Any two IsKleinFour groups are isomorphic via any equivalence which sends the identity of one group to the identity of the other.

Equations

• IsKleinFour.mulEquiv e he = IsKleinFour.mulEquiv' e he ⋯

@[reducible, inline]

abbrev IsAddKleinFour.addEquiv {G₁ : Type u_2} {G₂ : Type u_3} [AddGroup G₁] [AddGroup G₂] [IsAddKleinFour G₁] [IsAddKleinFour G₂] (e : G₁ ≃ G₂) (he : e 0 = 0) : G₁ ≃+ G₂

Any two IsAddKleinFour groups are isomorphic via any equivalence which sends the identity of one group to the identity of the other.

Equations

• IsAddKleinFour.addEquiv e he = IsAddKleinFour.addEquiv' e he ⋯

theorem IsKleinFour.nonempty_mulEquiv {G₁ : Type u_2} {G₂ : Type u_3} [Group G₁] [Group G₂] [IsKleinFour G₁] [IsKleinFour G₂] : Nonempty (G₁ ≃* G₂)

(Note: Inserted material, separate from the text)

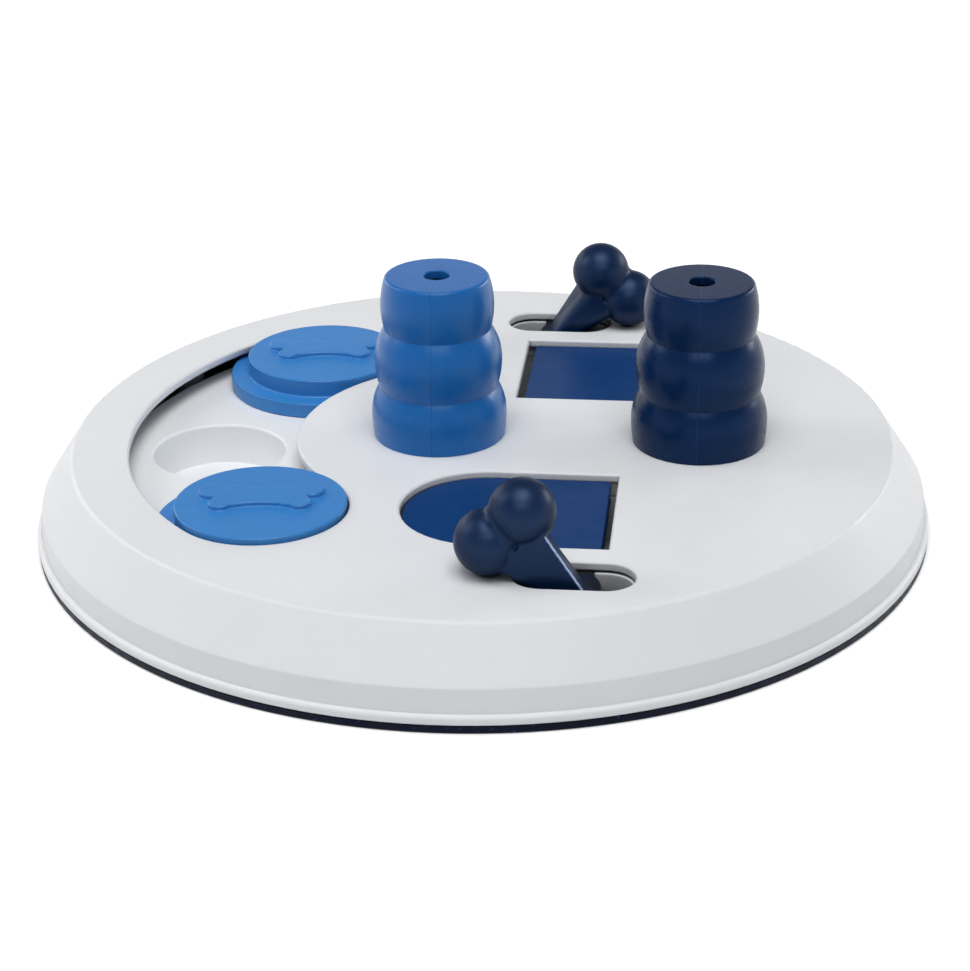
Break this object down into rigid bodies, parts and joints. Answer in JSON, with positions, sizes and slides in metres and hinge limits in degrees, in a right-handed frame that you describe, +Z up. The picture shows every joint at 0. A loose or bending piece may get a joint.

Any two IsKleinFour groups are isomorphic.

theorem IsAddKleinFour.nonempty_addEquiv {G₁ : Type u_2} {G₂ : Type u_3} [AddGroup G₁] [AddGroup G₂] [IsAddKleinFour G₁] [IsAddKleinFour G₂] : Nonempty (G₁ ≃+ G₂)

Any two IsAddKleinFour groups are isomorphic.